The Tower of Hanoi is a classic problem in computer science and mathematics that demonstrates recursion. It involves moving a stack of disks from one peg to another, following specific rules. The problem consists of three pegs and a number of disks of different sizes that can slide onto any peg. The challenge is to move the entire stack to another peg, adhering to the following rules:

1. Only one disk can be moved at a time.
2. Each move consists of taking the upper disk from one of the stacks and placing it on top of another stack or on an empty peg.
3. No disk may be placed on top of a smaller disk.

Recursive Approach to the Tower of Hanoi

The recursive approach to solving the Tower of Hanoi problem involves the following steps:

1. Move the top $n - 1$ disks from the source peg to the auxiliary peg.
2. Move the nth disk from the source peg to the destination peg.
3. Move the $n - 1$ disks from the auxiliary peg to the destination peg.

Implementation of Tower of Hanoi in C

Here's a simple implementation of the Tower of Hanoi program in C:

#include <stdio.h>

// Function to perform Tower of Hanoi
void towerOfHanoi(int n, char source, char destination, char auxiliary) {
    // Base case: If there is only one disk, simply move it from source to destination
    if (n == 1) {
        printf("Move disk 1 from %c to %c\n", source, destination);
        return;
    }
    
    // Move n-1 disks from source to auxiliary, using destination as auxiliary
    towerOfHanoi(n - 1, source, auxiliary, destination);
    
    // Move the nth disk from source to destination
    printf("Move disk %d from %c to %c\n", n, source, destination);
    
    // Move the n-1 disks from auxiliary to destination, using source as auxiliary
    towerOfHanoi(n - 1, auxiliary, destination, source);
}

int main() {
    int numDisks;

    // Prompt the user for the number of disks
    printf("Enter the number of disks: ");
    scanf("%d", &numDisks);

    // Call the towerOfHanoi function
    towerOfHanoi(numDisks, 'A', 'C', 'B'); // A = Source, C = Destination, B = Auxiliary

    return 0;
}

Explanation of the Program

1. Header Files:

   • #include <stdio.h>: This header file is included for standard input and output functions.

2. Function Declaration:

   • void towerOfHanoi(int n, char source, char destination, char auxiliary): This function takes the number of disks (n) and the names of the source, destination, and auxiliary pegs as arguments.

3. Base Case:

   • The base case checks if there is only one disk (n == 1). If so, it moves that disk from the source peg to the destination peg and returns.

4. Recursive Steps:

   • The function first moves $n - 1$ disks from the source peg to the auxiliary peg using the destination peg as an intermediary.
   • Next, it moves the nth disk from the source peg to the destination peg.
   • Finally, it moves the $n - 1$ disks from the auxiliary peg to the destination peg, using the source peg as an auxiliary.

5. Main Function:

   • The program starts by prompting the user to enter the number of disks.
   • It uses scanf() to read the input value.

6. Calling the Function:

   • The towerOfHanoi() function is called with the user-defined number of disks and the names of the pegs (A for source, C for destination, and B for auxiliary).

How to Run the Program

1. Compile the Code: Use a C compiler like gcc to compile the code.
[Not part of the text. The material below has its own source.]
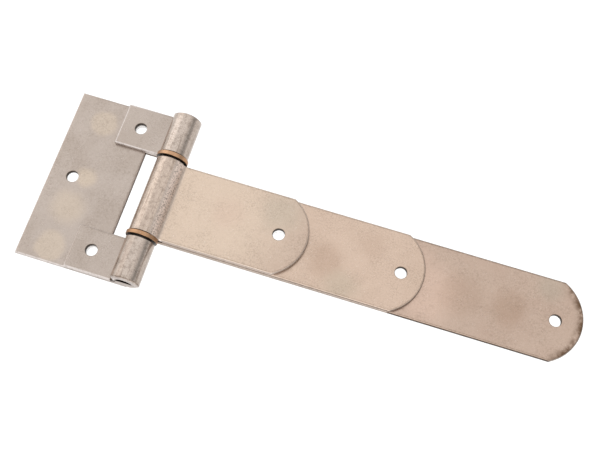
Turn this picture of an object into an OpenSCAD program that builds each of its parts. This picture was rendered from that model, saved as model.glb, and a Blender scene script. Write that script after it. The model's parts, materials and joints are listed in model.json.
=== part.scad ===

   gcc tower_of_hanoi.c -o tower_of_hanoi
   

2. Execute the Program:

   ./tower_of_hanoi
   

3. Input Data: Enter the number of disks when prompted.

Example Input/Output

Input:

Enter the number of disks: 3

Output:

Move disk 1 from A to C
Move disk 2 from A to B
Move disk 1 from C to B
Move disk 3 from A to C
Move disk 1 from B to A
Move disk 2 from B to C
Move disk 1 from A to C

Conclusion

The Tower of Hanoi program in C illustrates the use of recursion to solve a classic problem. It effectively demonstrates how a complex problem can be broken down into simpler subproblems, each of which can be solved using the same approach. This recursive technique is a fundamental concept in computer science and is widely applicable to various problems.